There's really no right or wrong here, it's just personal preference.

Personally I'm not into casual sex - or, more accurately, I'm not into deliberately seeking out casual sex, will come back to this point in a second - the few times I've tried it I really did not feel good about myself afterwards. But I wouldn't rule out the idea that I could have a good experience in the future, perhaps I've just been unlucky. However I am naturally a fairly reclusive and asocial personality type, and therefore the effort involved in putting myself in situations where casual sex is likely to be the outcome often seems great enough that I don't have much interest in bothering.

That said, I recognise that for people who are naturally more social and outgoing, the effort/reward ratio from seeking out casual sex is great enough that the effort invested doesn't even seem like an effort, probably it even seems fun and exciting.

Most of the time, to me, it doesn't, and obviously it doesn't to you either, but I would venture to say that is likely to be a healthier choice for most people to have casual sex sometimes, or at least vaguely try sometimes, ie, put yourself in a situation where casual sex might be the outcome, even if it isn't the primary objective - rather than just telling yourself everyone could be a serial killer and it's easier to stay home and watch porn.

Honestly, I think almost everyone who claims to be just not interested in casual sex can imagine a scenario in which they would be very interested in having sex with someone they barely know, even if that scenario is extremely unlikely to actually happen in reality.

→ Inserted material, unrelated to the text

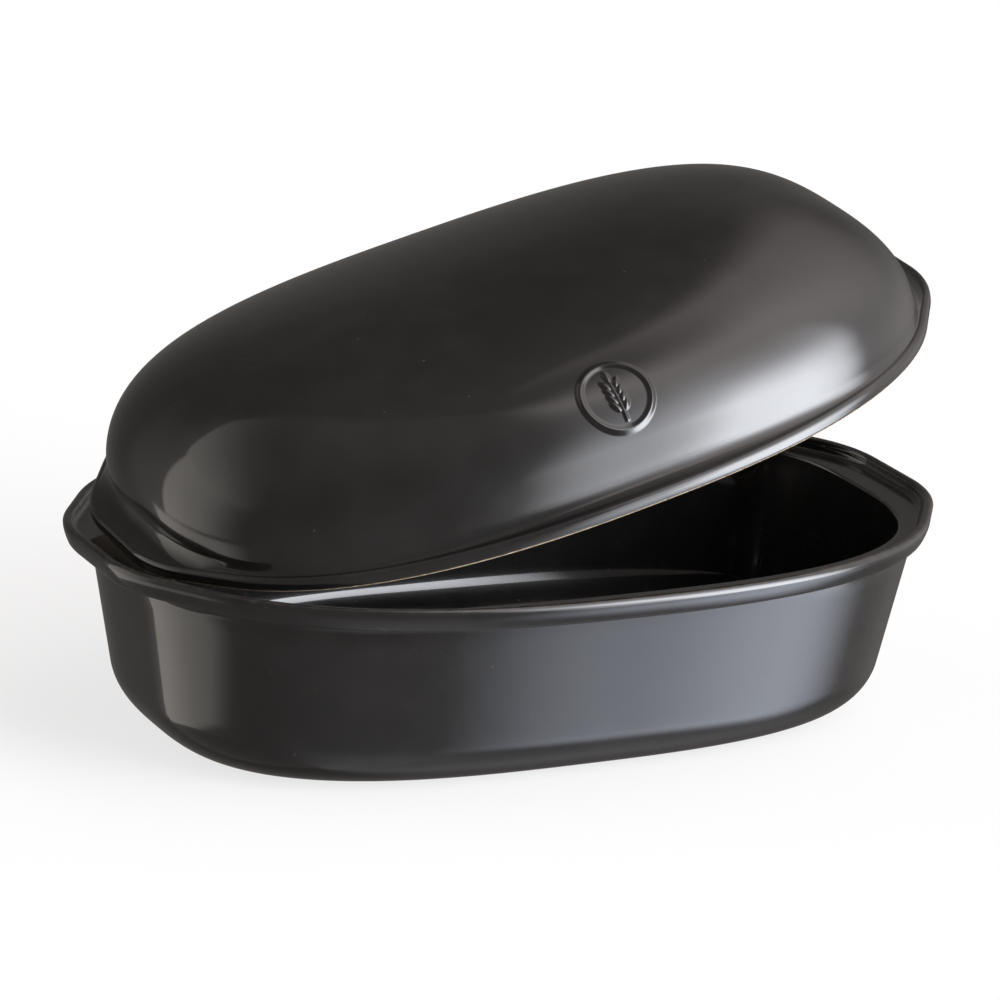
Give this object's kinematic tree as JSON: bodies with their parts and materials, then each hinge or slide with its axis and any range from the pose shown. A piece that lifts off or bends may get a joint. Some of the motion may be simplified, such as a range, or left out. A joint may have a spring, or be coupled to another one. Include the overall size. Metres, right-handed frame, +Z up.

More likely they're just not interested in putting in the effort to seek it out because of a perception that the risk/reward ratio is not favourable (whether that risk is the risk of getting murdered, or just made to feel emotionally uncomfortable in some way).
 
I am going away soon to go see my ex, we have been split up for years but I still speak to her & she is one of a very small few people I actually like as a human.
We were talking on the phone 2 days ago & she made a comment that was clear she is expecting us to have sex when I get out there, I tried to tell her in the best way that I wasn't going out for that & she got all weird about it & went mad.

I'm 50/50 if I should sleep with her, what would you lot do?